● **What you need to do**
Reproduce each line bearing the word "bends".
-------- Dataset rows --------
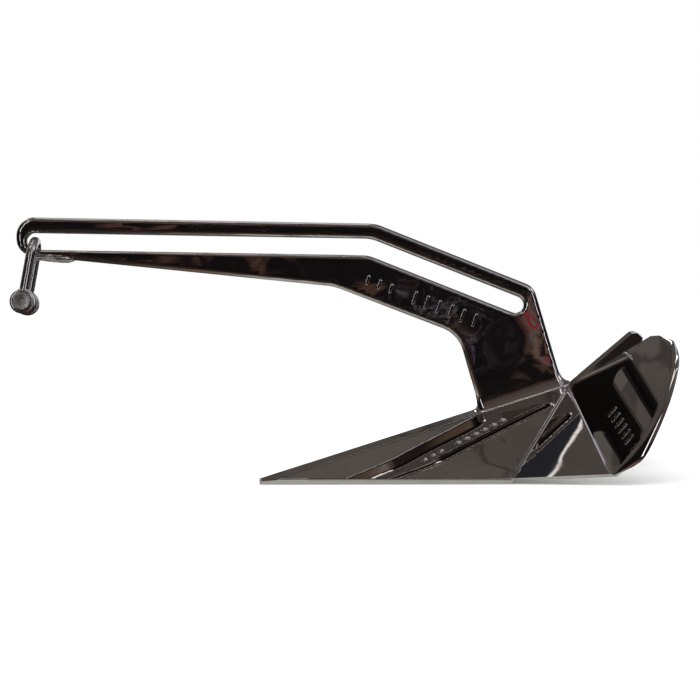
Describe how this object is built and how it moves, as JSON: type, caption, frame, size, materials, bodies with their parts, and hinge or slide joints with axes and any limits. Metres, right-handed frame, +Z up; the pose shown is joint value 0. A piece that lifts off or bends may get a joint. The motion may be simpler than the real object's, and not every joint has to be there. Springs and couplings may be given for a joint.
{
  "type": "boat anchor",
  "caption": "Plough anchor in polished stainless steel with folded fluke blades, a bent slotted shank and a screw-pin shackle in the slot.",
  "frame": {"origin": "on the flat underside of the sole plate, on the centre plane, 130 mm behind the toe", "axes": "+X aft from the toe to the wings, +Y starboard, +Z up from the sole to the shank"},
  "size_m": [0.5153, 0.2506, 0.2205],
  "materials": {
    "polished_steel": "mirror-polished stainless steel",
    "satin_steel": "satin stainless steel",
    "raw_weld": "rough stainless weld bead",
    "shackle_steel": "polished stainless steel",
    "ballast_iron": "dark cast iron"
  },
  "bodies": {
    "anchor": {"toe_point": "polished_steel", "sole_plate": "satin_steel", "ridge_spine": "polished_steel", "port_blade": "polished_steel", "starboard_blade": "polished_steel", "nose_bulkhead": "satin_steel", "nose_ballast": "ballast_iron", "shank_plate": "polished_steel", "shank_weld_port": "polished_steel", "shank_weld_starboard": "polished_steel", "slot_end_weld": "raw_weld"},
    "shackle": {"shackle_bow": "shackle_steel"},
    "pin": {"shackle_pin": "shackle_steel"}
  },
  "joints": [
    {"name": "shackle_swing", "type": "hinge", "parent": "anchor", "child": "shackle", "pos_m": [-0.3008, 0, 0.2013], "axis": [-0.0145, 0.9976, -0.0682], "range_deg": [-66, 222]},
    {"name": "shackle_pin_out", "type": "slide", "parent": "shackle", "child": "pin", "axis": [0.0145, -0.9976, 0.0682], "range_m": [0, 0.04]}
  ]
}
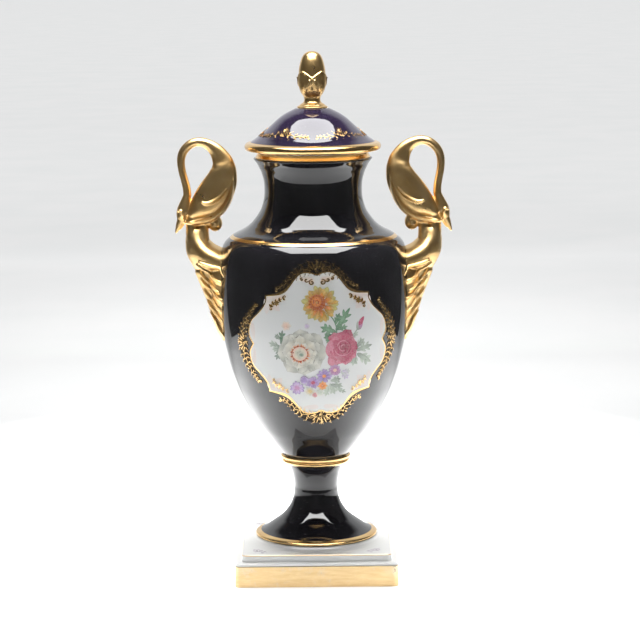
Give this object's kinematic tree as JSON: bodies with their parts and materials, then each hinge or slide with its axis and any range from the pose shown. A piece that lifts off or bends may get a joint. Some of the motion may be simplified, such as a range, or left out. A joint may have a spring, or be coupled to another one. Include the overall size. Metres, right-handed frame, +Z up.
{
  "type": "mantel urn",
  "caption": "Lidded porcelain mantel urn, dark cobalt with gilt swan handles, a painted flower panel, a bud finial and a square stepped plinth",
  "frame": {"origin": "middle of the plinth's underside", "axes": "+Z up through the finial, +X through the right-hand handle, -Y out of the painted front"},
  "size_m": [0.2222, 0.1524, 0.42],
  "materials": {
    "white_porcelain": "clear glazed white hard-paste porcelain, gilt edge lines and a worn gilt band round the lower slab",
    "cobalt_glaze": "deep cobalt glaze, very glossy, with gilt rings, gilt lace and a white reserve painted with flowers",
    "burnished_gold": "porcelain gilded all over, burnished to a soft gloss"
  },
  "bodies": {
    "root": {"plinth": "white_porcelain", "pedestal_foot": "cobalt_glaze", "urn_body": "cobalt_glaze", "swan_handle_left": "burnished_gold", "swan_handle_right": "burnished_gold", "lid": "cobalt_glaze", "finial": "burnished_gold"}
  },
  "joints": []
}
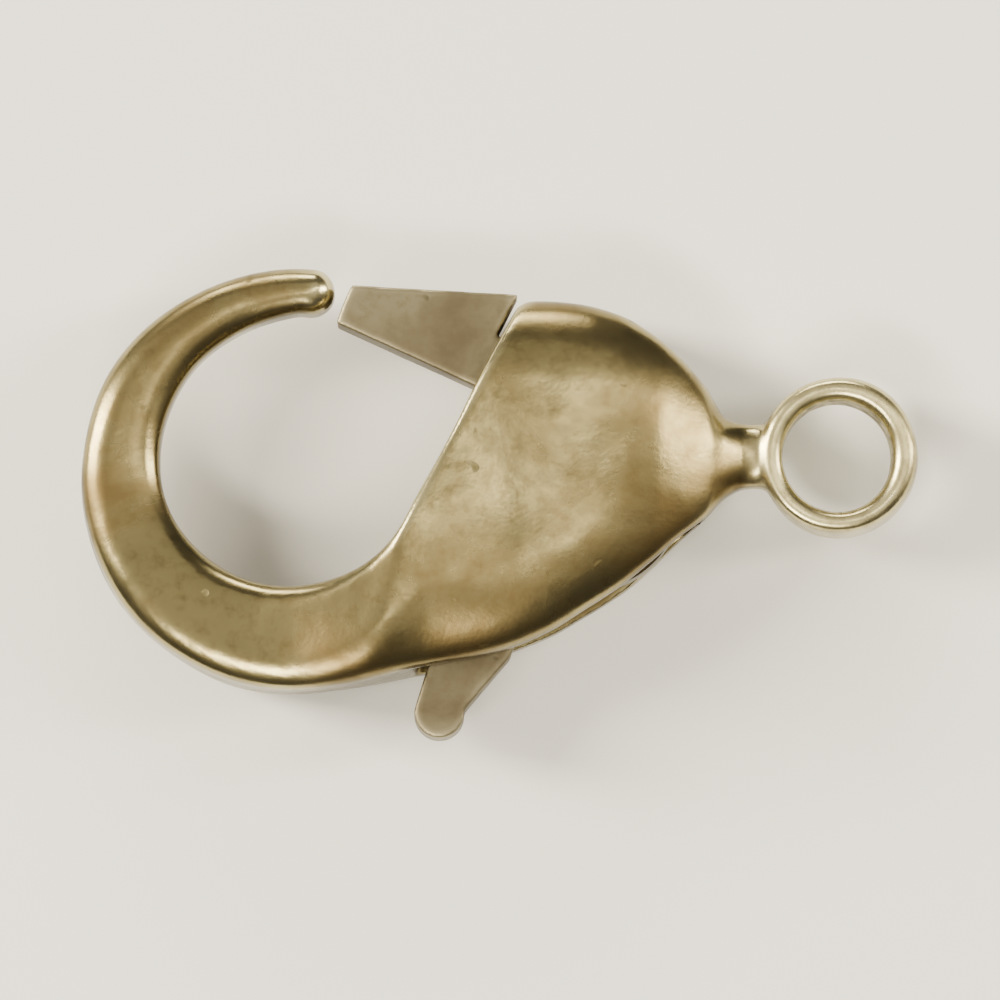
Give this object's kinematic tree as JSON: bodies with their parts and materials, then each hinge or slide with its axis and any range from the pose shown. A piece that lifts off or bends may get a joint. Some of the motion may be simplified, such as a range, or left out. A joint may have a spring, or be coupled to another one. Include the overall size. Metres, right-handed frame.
{
  "type": "lobster clasp",
  "caption": "Lobster claw clasp lying flat, with a fixed eye, a curved hook and a sprung lever whose gate closes the hook when the thumb tab is let go.",
  "frame": {"origin": "centre of the eye's bore, half way through its length", "axes": "+X from the hook to the eye along the clasp's length, +Y towards the gate, +Z along the eye's bore, out of the upper face"},
  "size_m": [0.012, 0.0067, 0.0026],
  "materials": {
    "cast_body": "antique bronze plate, tumbled to a satin, dark in the recesses",
    "cast_lever": "antique bronze plate, matt and greyer than the body",
    "rivet": "antique bronze plate, ground flush",
    "leaf": "rolled strip, bronzed with the rest"
  },
  "bodies": {
    "clasp": {"body": "cast_body", "rivet": "rivet", "spring": "leaf"},
    "lever": {"lever": "cast_lever"}
  },
  "joints": [
    {"name": "lever_pivot", "type": "hinge", "parent": "clasp", "child": "lever", "pos_m": [-0.00385, 0.0009, 0], "axis": [0, 0, 1], "range_deg": [0, 26], "stiffness_Nm_per_rad": 0.004, "springref_deg": -11.46, "deforming": ["spring"]}
  ]
}
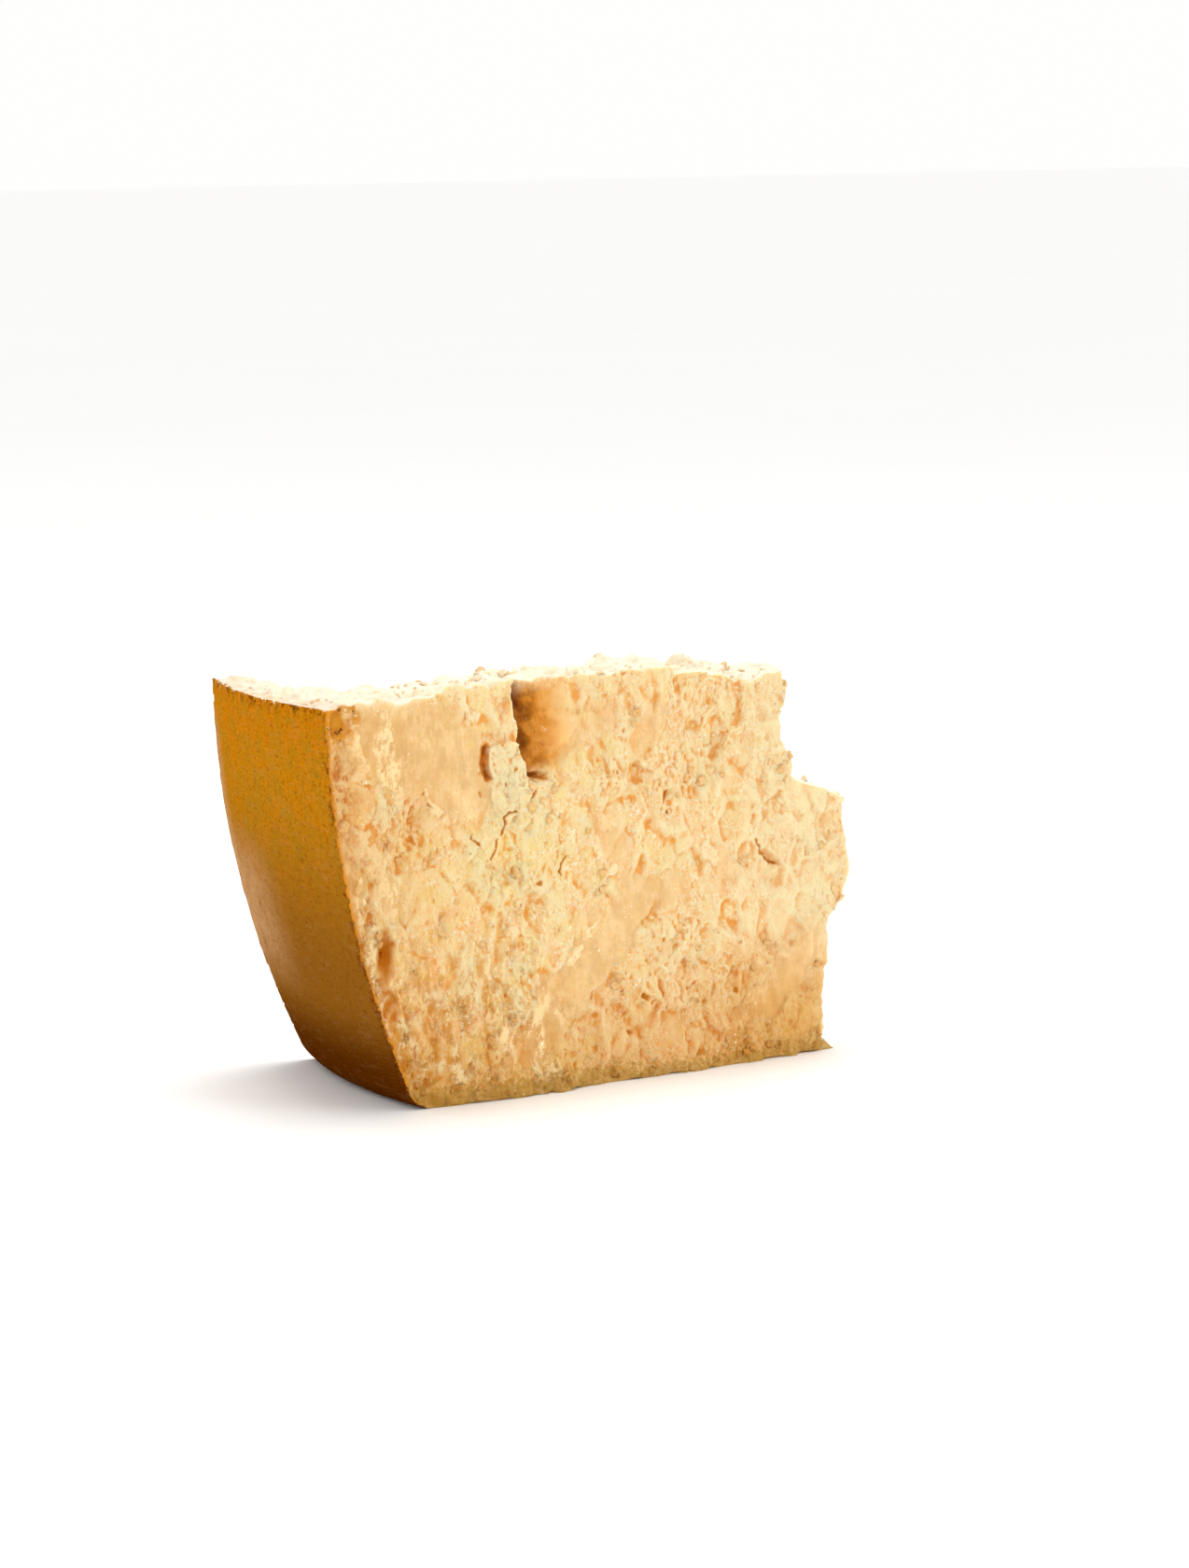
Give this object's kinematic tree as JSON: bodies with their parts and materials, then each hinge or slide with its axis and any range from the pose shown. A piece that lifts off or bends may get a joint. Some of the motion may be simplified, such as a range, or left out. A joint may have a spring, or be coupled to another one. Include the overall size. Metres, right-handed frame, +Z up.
--------
● **The completed task**
Describe how this object is built and how it moves, as JSON: type, caption, frame, size, materials, bodies with their parts, and hinge or slide joints with axes and any limits. Metres, right-handed frame, +Z up; the pose shown is joint value 0. A piece that lifts off or bends may get a joint. The motion may be simpler than the real object's, and not every joint has to be there. Springs and couplings may be given for a joint.
Give this object's kinematic tree as JSON: bodies with their parts and materials, then each hinge or slide with its axis and any range from the pose shown. A piece that lifts off or bends may get a joint. Some of the motion may be simplified, such as a range, or left out. A joint may have a spring, or be coupled to another one. Include the overall size. Metres, right-handed frame, +Z up.
Give this object's kinematic tree as JSON: bodies with their parts and materials, then each hinge or slide with its axis and any range from the pose shown. A piece that lifts off or bends may get a joint. Some of the motion may be simplified, such as a range, or left out. A joint may have a spring, or be coupled to another one. Include the overall size. Metres, right-handed frame.
Give this object's kinematic tree as JSON: bodies with their parts and materials, then each hinge or slide with its axis and any range from the pose shown. A piece that lifts off or bends may get a joint. Some of the motion may be simplified, such as a range, or left out. A joint may have a spring, or be coupled to another one. Include the overall size. Metres, right-handed frame, +Z up.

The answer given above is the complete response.